The task: Look through the records below, and copy out every line that holds the string "hinge".

Records to use:
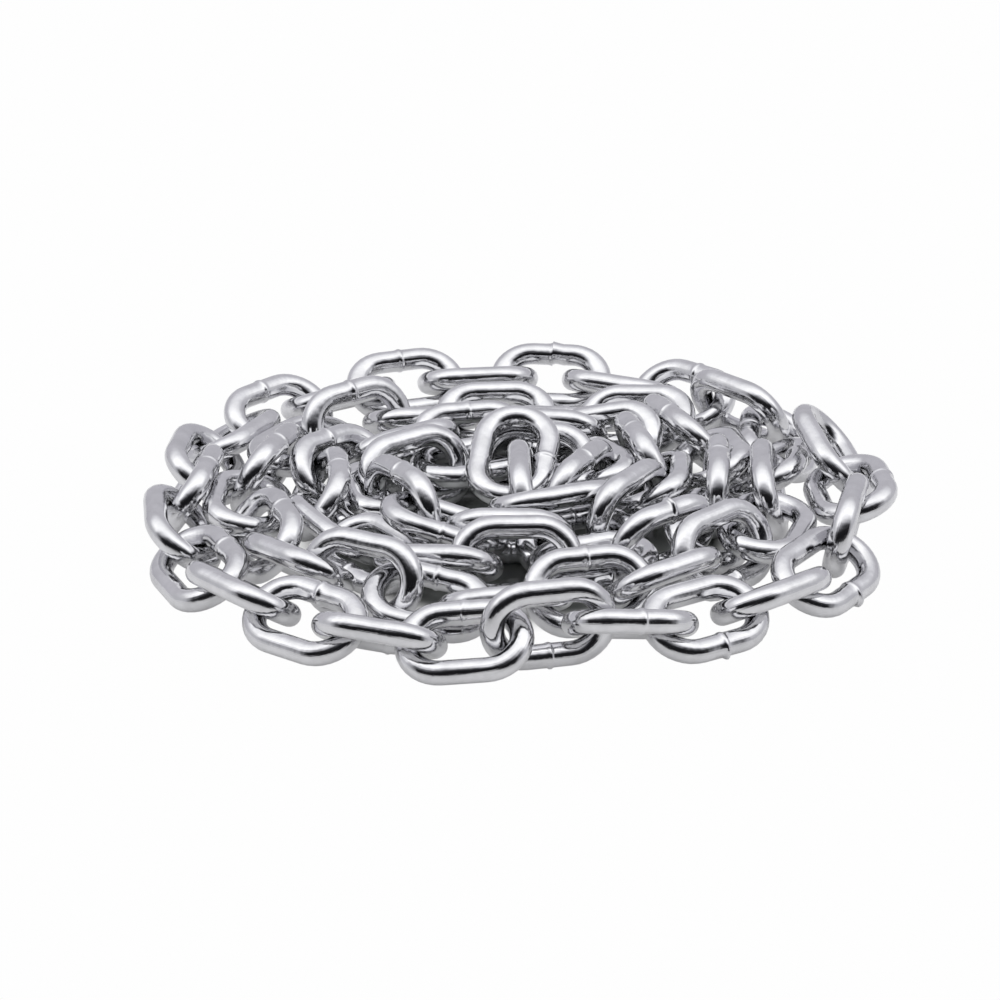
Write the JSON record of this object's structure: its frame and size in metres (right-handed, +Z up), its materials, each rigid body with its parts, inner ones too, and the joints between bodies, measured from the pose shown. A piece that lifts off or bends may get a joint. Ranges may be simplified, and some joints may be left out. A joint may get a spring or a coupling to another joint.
{
  "type": "heap of steel chain",
  "caption": "Low spiral heap of bright zinc-plated short-link steel chain, coiled clockwise from its outer end link and lying loose on a floor, to be lifted, cut to length or shackled.",
  "frame": {"origin": "middle of the bottom of the box round the heap, on the floor", "axes": "+Z up; +X to the right and -Y towards the viewer of the picture; the chain's outer end link lies at +X, +Y"},
  "size_m": [0.224, 0.22, 0.0283],
  "materials": {
    "zinc_plated_steel": "bright electroplated zinc over drawn and electrically welded steel wire, glossy to satin, slightly cloudy on the broad curves"
  },
  "bodies": {
    "root": {"link_01": "zinc_plated_steel", "link_02": "zinc_plated_steel", "link_03": "zinc_plated_steel", "link_04": "zinc_plated_steel", "link_05": "zinc_plated_steel", "link_06": "zinc_plated_steel", "link_07": "zinc_plated_steel", "link_08": "zinc_plated_steel", "link_09": "zinc_plated_steel", "link_10": "zinc_plated_steel", "link_11": "zinc_plated_steel", "link_12": "zinc_plated_steel", "link_13": "zinc_plated_steel", "link_14": "zinc_plated_steel", "link_15": "zinc_plated_steel", "link_16": "zinc_plated_steel", "link_17": "zinc_plated_steel", "link_18": "zinc_plated_steel", "link_19": "zinc_plated_steel", "link_20": "zinc_plated_steel", "link_21": "zinc_plated_steel", "link_22": "zinc_plated_steel", "link_23": "zinc_plated_steel", "link_24": "zinc_plated_steel", "link_25": "zinc_plated_steel", "link_26": "zinc_plated_steel", "link_27": "zinc_plated_steel", "link_28": "zinc_plated_steel", "link_29": "zinc_plated_steel", "link_30": "zinc_plated_steel", "link_31": "zinc_plated_steel", "link_32": "zinc_plated_steel", "link_33": "zinc_plated_steel", "link_34": "zinc_plated_steel", "link_35": "zinc_plated_steel", "link_36": "zinc_plated_steel", "link_37": "zinc_plated_steel", "link_38": "zinc_plated_steel", "link_39": "zinc_plated_steel", "link_40": "zinc_plated_steel", "link_41": "zinc_plated_steel", "link_42": "zinc_plated_steel", "link_43": "zinc_plated_steel", "link_44": "zinc_plated_steel", "link_45": "zinc_plated_steel", "link_46": "zinc_plated_steel", "link_47": "zinc_plated_steel", "link_48": "zinc_plated_steel", "link_run_01": "zinc_plated_steel", "link_run_02": "zinc_plated_steel", "link_run_03": "zinc_plated_steel", "link_run_04": "zinc_plated_steel", "link_run_05": "zinc_plated_steel", "link_run_06": "zinc_plated_steel", "link_run_07": "zinc_plated_steel"}
  },
  "joints": []
}
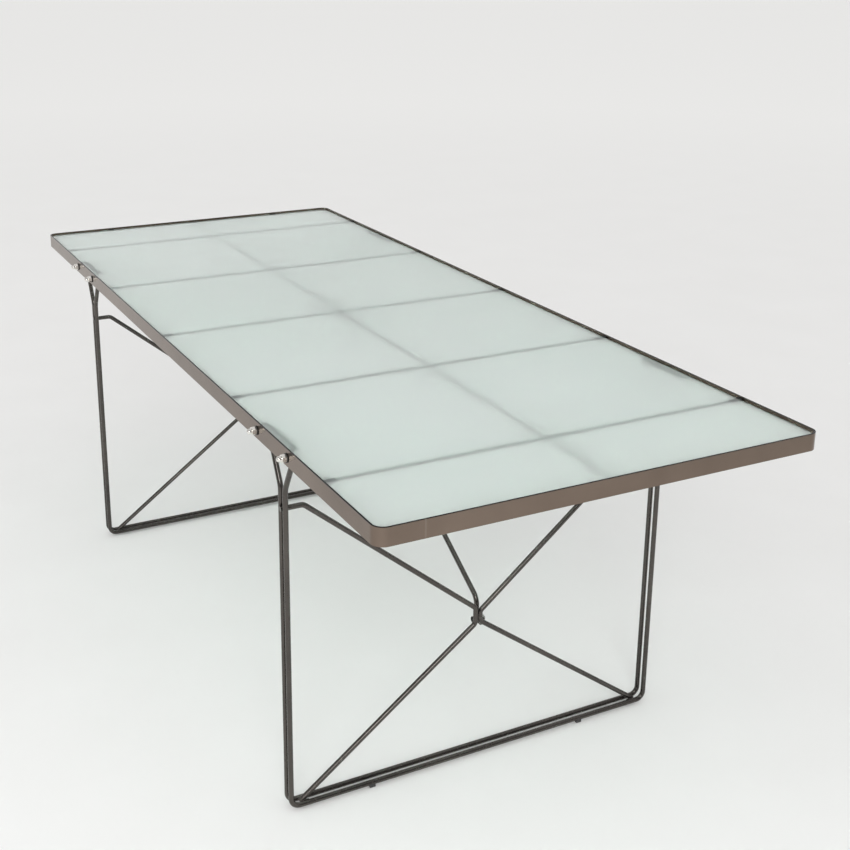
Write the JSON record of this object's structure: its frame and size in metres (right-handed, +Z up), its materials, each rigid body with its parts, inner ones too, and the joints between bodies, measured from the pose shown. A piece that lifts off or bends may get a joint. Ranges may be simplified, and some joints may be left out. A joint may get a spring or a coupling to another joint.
{
  "type": "table",
  "caption": "Long table with a frosted glass top set in a flat steel band, carried by two bent-rod trestles that are braced by diagonal rods.",
  "frame": {"origin": "on the floor, under the middle of the top", "axes": "+X along the length of the table, +Y across it, +Z up"},
  "size_m": [1.98, 0.8448, 0.72],
  "materials": {
    "frosted_glass": "frosted, pale green float glass",
    "band_steel": "semi-gloss brown-grey metallic lacquer",
    "rod_steel": "satin gunmetal lacquer",
    "nickel": "bright nickel plate",
    "dark_washer": "matt black",
    "rubber": "matt black",
    "nylon": "matt black"
  },
  "bodies": {
    "frame": {"cap_nut_washers": "dark_washer", "cap_nuts": "nickel", "centre_bolt": "nickel", "centre_bracket": "rod_steel", "centre_nut": "nickel", "cross_rod_1": "rod_steel", "cross_rod_2": "rod_steel", "cross_rod_3": "rod_steel", "cross_rod_4": "rod_steel", "cross_rod_5": "rod_steel", "end_bumpers": "rubber", "foot_glides": "nylon", "frame_band": "band_steel", "glass_pads_left": "rubber", "glass_pads_right": "rubber", "hub_bolts": "nickel", "hub_nuts": "nickel", "hub_washers": "nickel", "long_rod": "rod_steel", "trestle_1_hub_lug": "rod_steel", "trestle_1_inner_frame_rod": "rod_steel", "trestle_1_left_brace": "rod_steel", "trestle_1_left_top_bar": "rod_steel", "trestle_1_outer_frame_rod": "rod_steel", "trestle_1_right_brace": "rod_steel", "trestle_1_right_top_bar": "rod_steel", "trestle_1_stay": "rod_steel", "trestle_2_hub_lug": "rod_steel", "trestle_2_inner_frame_rod": "rod_steel", "trestle_2_left_brace": "rod_steel", "trestle_2_left_top_bar": "rod_steel", "trestle_2_outer_frame_rod": "rod_steel", "trestle_2_right_brace": "rod_steel", "trestle_2_right_top_bar": "rod_steel", "trestle_2_stay": "rod_steel"},
    "glass": {"glass_top": "frosted_glass"}
  },
  "joints": [
    {"name": "glass_lift", "type": "slide", "parent": "frame", "child": "glass", "axis": [0, 0, 1], "range_m": [0, 0.15]}
  ]
}
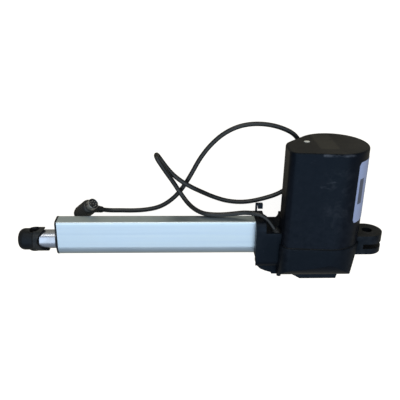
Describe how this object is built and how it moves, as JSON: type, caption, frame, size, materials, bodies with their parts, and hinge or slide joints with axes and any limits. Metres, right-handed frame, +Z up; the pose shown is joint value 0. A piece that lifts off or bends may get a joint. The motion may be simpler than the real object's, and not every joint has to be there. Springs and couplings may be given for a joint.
{
  "type": "linear actuator",
  "caption": "Electric linear actuator: motor in a black cover, worm-driven screw in an aluminium tube, sliding rod, clevis and eye mounts, cable with round plug.",
  "frame": {"origin": "centre of the rear clevis pin hole, on the rod's axis", "axes": "+X from the rod eye to the rear clevis along the rod's axis, +Y along both pin holes and the motor's axis towards the motor's end, +Z up from the surface the actuator lies on"},
  "size_m": [0.4293, 0.1796, 0.0842],
  "materials": {
    "housing_black": "moulded black nylon, fine texture",
    "cover_black": "moulded black, semi-gloss",
    "clevis_black": "moulded black nylon",
    "eye_black": "moulded black nylon, rubbed",
    "cap_black": "moulded black",
    "tube_anodised": "satin anodised extrusion",
    "rod_steel": "ground and plated",
    "spindle_steel": "rolled",
    "bearing_steel": "ground",
    "bracket_steel": "die cast",
    "motor_steel": "drawn can",
    "core_iron": "laminated",
    "magnet_iron": "sintered",
    "brush_carbon": "carbon",
    "copper": "enamelled copper",
    "bush_brass": "sintered bronze",
    "nut_brass": "turned",
    "pin_brass": "plated",
    "wheel_plastic": "cut acetal",
    "card_plastic": "board",
    "seal_rubber": "matt rubber",
    "gland_rubber": "matt rubber",
    "screw_steel": "blackened",
    "label_white": "printed film",
    "dot_white": "paint dot",
    "plug_black": "moulded PVC",
    "plug_metal": "nickel plated shell",
    "cable_black": "PVC sheath, satin"
  },
  "bodies": {
    "housing": {"gear_housing": "housing_black", "motor_cover": "cover_black", "base_cap": "housing_black", "outer_tube": "tube_anodised", "end_cap": "cap_black", "rod_wiper": "seal_rubber", "bearing_outer_ring": "bearing_steel", "bearing_block": "bracket_steel", "housing_gasket": "seal_rubber", "rear_clevis": "clevis_black", "motor_can": "motor_steel", "motor_magnets": "magnet_iron", "brushes": "brush_carbon", "brush_card": "card_plastic", "motor_flange": "motor_steel", "shaft_bushes": "bush_brass", "worm_support": "bracket_steel", "circuit_board": "card_plastic", "limit_switches": "card_plastic", "cable_gland": "gland_rubber", "cable_hook": "housing_black", "end_cap_screws": "screw_steel", "base_screws": "screw_steel", "bottom_stud": "housing_black", "cover_dot": "dot_white", "label": "label_white", "plug_body": "plug_black", "plug_neck": "plug_black", "plug_shell": "plug_metal", "plug_insert": "plug_black", "plug_pins": "pin_brass", "power_cable": "cable_black"},
    "rod": {"piston_rod": "rod_steel", "rod_eye": "eye_black", "spindle_nut": "nut_brass"},
    "screw": {"spindle": "spindle_steel", "worm_wheel": "wheel_plastic", "bearing_inner_ring": "bearing_steel", "bearing_balls": "bearing_steel"},
    "rotor": {"motor_shaft": "spindle_steel", "armature_core": "core_iron", "armature_windings": "copper", "commutator": "copper"}
  },
  "joints": [
    {"name": "rotor_spin", "type": "hinge", "parent": "housing", "child": "rotor", "pos_m": [-0.054, 0.06, -0.0165], "axis": [0, 1, 0], "range_deg": [0, 432000]},
    {"name": "screw_spin", "type": "hinge", "parent": "housing", "child": "screw", "pos_m": [-0.054, 0, 0], "axis": [1, 0, 0], "range_deg": [0, 18000]},
    {"name": "rod_slide", "type": "slide", "parent": "housing", "child": "rod", "axis": [-1, 0, 0], "range_m": [0, 0.2]}
  ],
  "couplings": [
    {"joint": "screw_spin", "follows": "rod_slide", "rad_per_m": 1570.8},
    {"joint": "rotor_spin", "follows": "rod_slide", "rad_per_m": 37699}
  ]
}
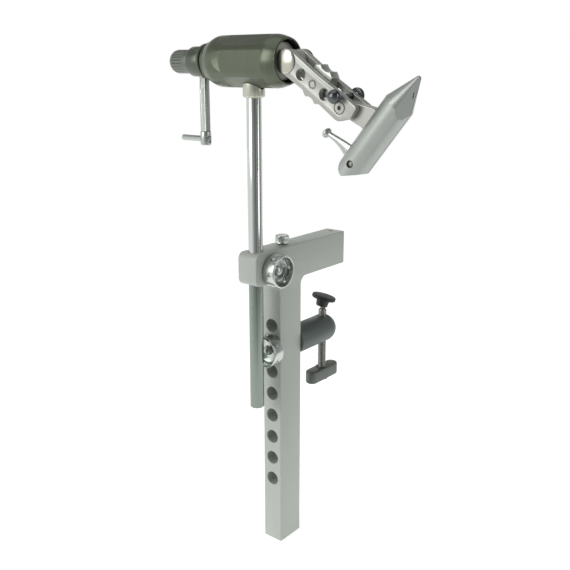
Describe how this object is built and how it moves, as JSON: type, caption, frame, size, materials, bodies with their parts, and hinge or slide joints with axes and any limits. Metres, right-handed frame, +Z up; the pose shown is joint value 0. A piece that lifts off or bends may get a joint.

Answer below:
Describe how this object is built and how it moves, as JSON: type, caption, frame, size, materials, bodies with their parts, and hinge or slide joints with axes and any limits. Metres, right-handed frame, +Z up; the pose shown is joint value 0. A piece that lifts off or bends may get a joint. The motion may be simpler than the real object's, and not every joint has to be there. Springs and couplings may be given for a joint.
    {"name": "rotor_spin", "type": "hinge", "parent": "housing", "child": "rotor", "pos_m": [-0.054, 0.06, -0.0165], "axis": [0, 1, 0], "range_deg": [0, 432000]},
    {"name": "screw_spin", "type": "hinge", "parent": "housing", "child": "screw", "pos_m": [-0.054, 0, 0], "axis": [1, 0, 0], "range_deg": [0, 18000]},
Describe how this object is built and how it moves, as JSON: type, caption, frame, size, materials, bodies with their parts, and hinge or slide joints with axes and any limits. Metres, right-handed frame, +Z up; the pose shown is joint value 0. A piece that lifts off or bends may get a joint.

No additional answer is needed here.